Every entry needs to be reproduced exactly.

____ Data to use

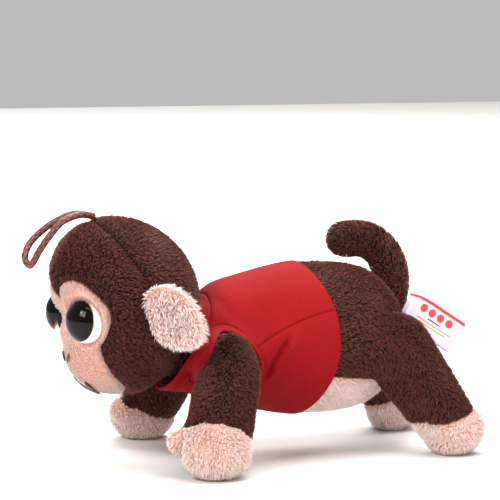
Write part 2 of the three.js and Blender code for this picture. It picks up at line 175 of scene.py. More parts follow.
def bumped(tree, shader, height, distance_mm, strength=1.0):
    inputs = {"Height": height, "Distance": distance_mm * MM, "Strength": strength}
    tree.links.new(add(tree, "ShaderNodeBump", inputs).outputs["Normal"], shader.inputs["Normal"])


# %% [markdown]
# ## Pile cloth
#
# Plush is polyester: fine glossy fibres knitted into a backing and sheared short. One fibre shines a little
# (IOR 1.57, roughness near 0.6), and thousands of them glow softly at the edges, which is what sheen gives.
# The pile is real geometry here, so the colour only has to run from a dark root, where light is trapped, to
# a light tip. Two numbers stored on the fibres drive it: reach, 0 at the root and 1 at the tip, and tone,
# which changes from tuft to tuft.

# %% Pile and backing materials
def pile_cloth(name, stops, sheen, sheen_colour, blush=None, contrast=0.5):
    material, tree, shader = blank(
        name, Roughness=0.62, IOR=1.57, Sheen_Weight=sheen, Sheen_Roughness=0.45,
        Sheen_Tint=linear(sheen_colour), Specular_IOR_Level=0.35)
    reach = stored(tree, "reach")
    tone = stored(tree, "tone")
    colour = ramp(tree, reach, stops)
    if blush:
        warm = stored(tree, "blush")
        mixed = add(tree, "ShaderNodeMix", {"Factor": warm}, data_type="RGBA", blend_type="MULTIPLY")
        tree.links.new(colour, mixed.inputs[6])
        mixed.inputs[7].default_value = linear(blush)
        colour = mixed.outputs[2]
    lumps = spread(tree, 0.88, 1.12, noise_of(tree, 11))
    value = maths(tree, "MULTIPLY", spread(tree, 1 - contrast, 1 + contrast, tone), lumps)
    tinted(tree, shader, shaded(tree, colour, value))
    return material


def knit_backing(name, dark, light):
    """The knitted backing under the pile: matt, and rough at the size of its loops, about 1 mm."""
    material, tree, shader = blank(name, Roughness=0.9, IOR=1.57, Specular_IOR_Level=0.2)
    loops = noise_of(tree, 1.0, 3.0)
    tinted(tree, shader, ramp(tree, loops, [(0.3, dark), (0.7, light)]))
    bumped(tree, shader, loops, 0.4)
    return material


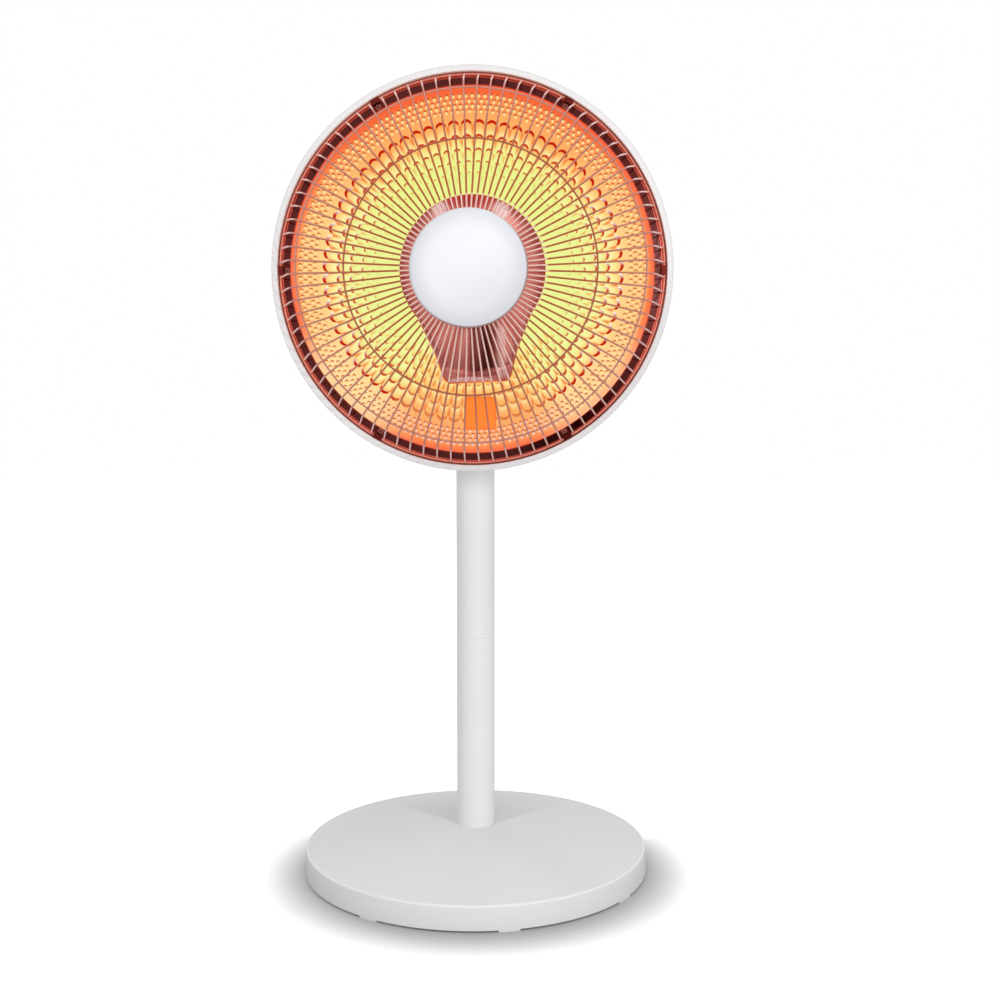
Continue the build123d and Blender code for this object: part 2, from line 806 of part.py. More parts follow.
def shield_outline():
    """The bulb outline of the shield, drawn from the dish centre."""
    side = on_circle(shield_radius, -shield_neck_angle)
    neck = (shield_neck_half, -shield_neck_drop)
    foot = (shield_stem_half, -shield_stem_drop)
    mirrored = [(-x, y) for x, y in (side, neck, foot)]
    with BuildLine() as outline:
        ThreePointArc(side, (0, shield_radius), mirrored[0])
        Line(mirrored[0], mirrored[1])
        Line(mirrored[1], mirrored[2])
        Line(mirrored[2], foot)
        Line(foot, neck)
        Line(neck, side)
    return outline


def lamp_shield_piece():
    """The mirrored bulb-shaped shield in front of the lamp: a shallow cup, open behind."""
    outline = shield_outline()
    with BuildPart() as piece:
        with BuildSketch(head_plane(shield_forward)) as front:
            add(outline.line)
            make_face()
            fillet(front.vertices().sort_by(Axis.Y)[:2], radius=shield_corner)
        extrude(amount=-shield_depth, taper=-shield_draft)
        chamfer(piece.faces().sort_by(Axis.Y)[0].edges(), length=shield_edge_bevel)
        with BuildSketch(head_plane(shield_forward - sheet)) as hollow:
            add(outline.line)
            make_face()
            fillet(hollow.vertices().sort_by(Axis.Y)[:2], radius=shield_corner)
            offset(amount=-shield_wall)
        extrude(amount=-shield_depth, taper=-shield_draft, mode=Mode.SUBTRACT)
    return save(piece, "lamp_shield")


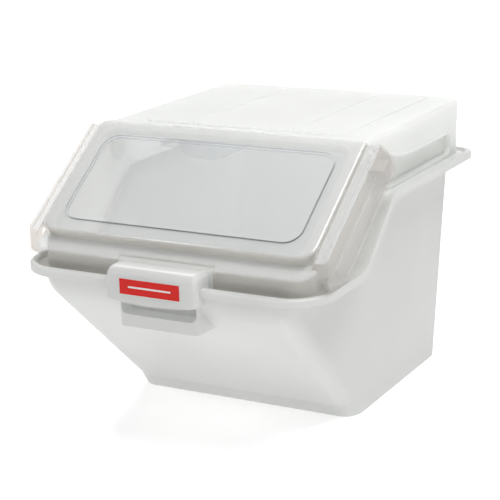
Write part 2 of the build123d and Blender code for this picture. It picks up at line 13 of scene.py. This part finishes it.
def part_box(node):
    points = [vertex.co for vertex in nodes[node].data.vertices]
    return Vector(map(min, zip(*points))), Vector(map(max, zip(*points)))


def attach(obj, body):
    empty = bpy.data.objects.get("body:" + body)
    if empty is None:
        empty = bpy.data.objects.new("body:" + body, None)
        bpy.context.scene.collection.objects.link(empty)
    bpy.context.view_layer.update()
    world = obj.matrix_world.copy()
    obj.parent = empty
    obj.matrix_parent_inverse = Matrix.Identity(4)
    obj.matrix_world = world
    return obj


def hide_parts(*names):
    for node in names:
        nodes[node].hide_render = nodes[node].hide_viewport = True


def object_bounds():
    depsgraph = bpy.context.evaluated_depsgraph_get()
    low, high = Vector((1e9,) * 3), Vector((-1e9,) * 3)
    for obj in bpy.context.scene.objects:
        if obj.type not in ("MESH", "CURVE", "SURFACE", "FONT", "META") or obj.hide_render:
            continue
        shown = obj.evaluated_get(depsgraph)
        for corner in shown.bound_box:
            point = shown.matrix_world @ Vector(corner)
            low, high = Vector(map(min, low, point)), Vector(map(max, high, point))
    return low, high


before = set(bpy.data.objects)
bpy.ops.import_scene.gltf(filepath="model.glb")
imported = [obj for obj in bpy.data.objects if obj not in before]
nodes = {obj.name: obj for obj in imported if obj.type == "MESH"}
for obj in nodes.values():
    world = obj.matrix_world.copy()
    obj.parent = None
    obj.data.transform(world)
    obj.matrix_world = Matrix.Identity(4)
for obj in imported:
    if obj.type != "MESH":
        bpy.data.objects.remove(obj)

________

= Task solution =
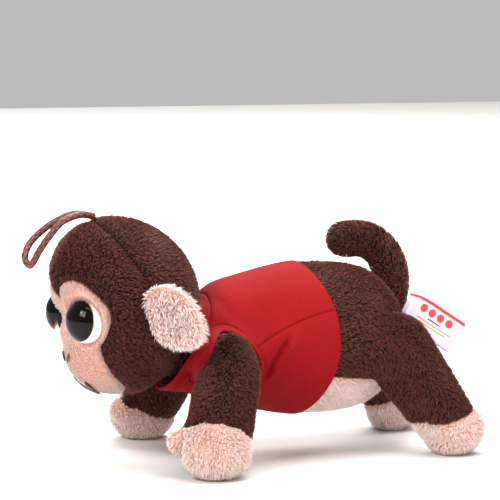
Write part 2 of the three.js and Blender code for this picture. It picks up at line 175 of scene.py. More parts follow.
def bumped(tree, shader, height, distance_mm, strength=1.0):
    inputs = {"Height": height, "Distance": distance_mm * MM, "Strength": strength}
    tree.links.new(add(tree, "ShaderNodeBump", inputs).outputs["Normal"], shader.inputs["Normal"])


# %% [markdown]
# ## Pile cloth
#
# Plush is polyester: fine glossy fibres knitted into a backing and sheared short. One fibre shines a little
# (IOR 1.57, roughness near 0.6), and thousands of them glow softly at the edges, which is what sheen gives.
# The pile is real geometry here, so the colour only has to run from a dark root, where light is trapped, to
# a light tip. Two numbers stored on the fibres drive it: reach, 0 at the root and 1 at the tip, and tone,
# which changes from tuft to tuft.

# %% Pile and backing materials
def pile_cloth(name, stops, sheen, sheen_colour, blush=None, contrast=0.5):
    material, tree, shader = blank(
        name, Roughness=0.62, IOR=1.57, Sheen_Weight=sheen, Sheen_Roughness=0.45,
        Sheen_Tint=linear(sheen_colour), Specular_IOR_Level=0.35)
    reach = stored(tree, "reach")
    tone = stored(tree, "tone")
    colour = ramp(tree, reach, stops)
    if blush:
        warm = stored(tree, "blush")
        mixed = add(tree, "ShaderNodeMix", {"Factor": warm}, data_type="RGBA", blend_type="MULTIPLY")
        tree.links.new(colour, mixed.inputs[6])
        mixed.inputs[7].default_value = linear(blush)
        colour = mixed.outputs[2]
    lumps = spread(tree, 0.88, 1.12, noise_of(tree, 11))
    value = maths(tree, "MULTIPLY", spread(tree, 1 - contrast, 1 + contrast, tone), lumps)
    tinted(tree, shader, shaded(tree, colour, value))
    return material


def knit_backing(name, dark, light):
    """The knitted backing under the pile: matt, and rough at the size of its loops, about 1 mm."""
    material, tree, shader = blank(name, Roughness=0.9, IOR=1.57, Specular_IOR_Level=0.2)
    loops = noise_of(tree, 1.0, 3.0)
    tinted(tree, shader, ramp(tree, loops, [(0.3, dark), (0.7, light)]))
    bumped(tree, shader, loops, 0.4)
    return material


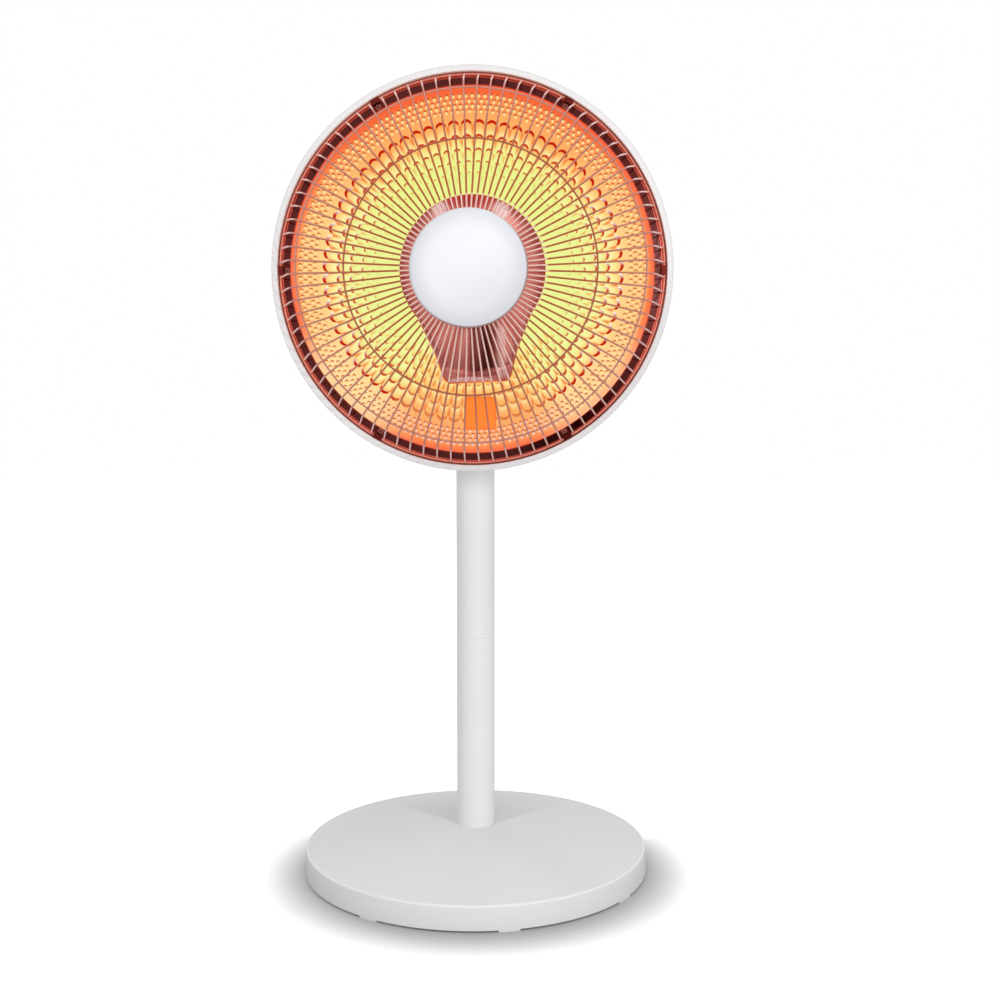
Continue the build123d and Blender code for this object: part 2, from line 806 of part.py. More parts follow.
def shield_outline():
    """The bulb outline of the shield, drawn from the dish centre."""
    side = on_circle(shield_radius, -shield_neck_angle)
    neck = (shield_neck_half, -shield_neck_drop)
    foot = (shield_stem_half, -shield_stem_drop)
    mirrored = [(-x, y) for x, y in (side, neck, foot)]
    with BuildLine() as outline:
        ThreePointArc(side, (0, shield_radius), mirrored[0])
        Line(mirrored[0], mirrored[1])
        Line(mirrored[1], mirrored[2])
        Line(mirrored[2], foot)
        Line(foot, neck)
        Line(neck, side)
    return outline


def lamp_shield_piece():
    """The mirrored bulb-shaped shield in front of the lamp: a shallow cup, open behind."""
    outline = shield_outline()
    with BuildPart() as piece:
        with BuildSketch(head_plane(shield_forward)) as front:
            add(outline.line)
            make_face()
            fillet(front.vertices().sort_by(Axis.Y)[:2], radius=shield_corner)
        extrude(amount=-shield_depth, taper=-shield_draft)
        chamfer(piece.faces().sort_by(Axis.Y)[0].edges(), length=shield_edge_bevel)
        with BuildSketch(head_plane(shield_forward - sheet)) as hollow:
            add(outline.line)
            make_face()
            fillet(hollow.vertices().sort_by(Axis.Y)[:2], radius=shield_corner)
            offset(amount=-shield_wall)
        extrude(amount=-shield_depth, taper=-shield_draft, mode=Mode.SUBTRACT)
    return save(piece, "lamp_shield")


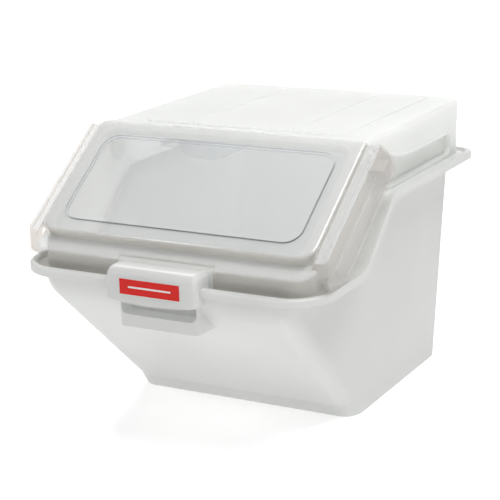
Write part 2 of the build123d and Blender code for this picture. It picks up at line 13 of scene.py. This part finishes it.
def part_box(node):
    points = [vertex.co for vertex in nodes[node].data.vertices]
    return Vector(map(min, zip(*points))), Vector(map(max, zip(*points)))


def attach(obj, body):
    empty = bpy.data.objects.get("body:" + body)
    if empty is None:
        empty = bpy.data.objects.new("body:" + body, None)
        bpy.context.scene.collection.objects.link(empty)
    bpy.context.view_layer.update()
    world = obj.matrix_world.copy()
    obj.parent = empty
    obj.matrix_parent_inverse = Matrix.Identity(4)
    obj.matrix_world = world
    return obj


def hide_parts(*names):
    for node in names:
        nodes[node].hide_render = nodes[node].hide_viewport = True


def object_bounds():
    depsgraph = bpy.context.evaluated_depsgraph_get()
    low, high = Vector((1e9,) * 3), Vector((-1e9,) * 3)
    for obj in bpy.context.scene.objects:
        if obj.type not in ("MESH", "CURVE", "SURFACE", "FONT", "META") or obj.hide_render:
            continue
        shown = obj.evaluated_get(depsgraph)
        for corner in shown.bound_box:
            point = shown.matrix_world @ Vector(corner)
            low, high = Vector(map(min, low, point)), Vector(map(max, high, point))
    return low, high


before = set(bpy.data.objects)
bpy.ops.import_scene.gltf(filepath="model.glb")
imported = [obj for obj in bpy.data.objects if obj not in before]
nodes = {obj.name: obj for obj in imported if obj.type == "MESH"}
for obj in nodes.values():
    world = obj.matrix_world.copy()
    obj.parent = None
    obj.data.transform(world)
    obj.matrix_world = Matrix.Identity(4)
for obj in imported:
    if obj.type != "MESH":
        bpy.data.objects.remove(obj)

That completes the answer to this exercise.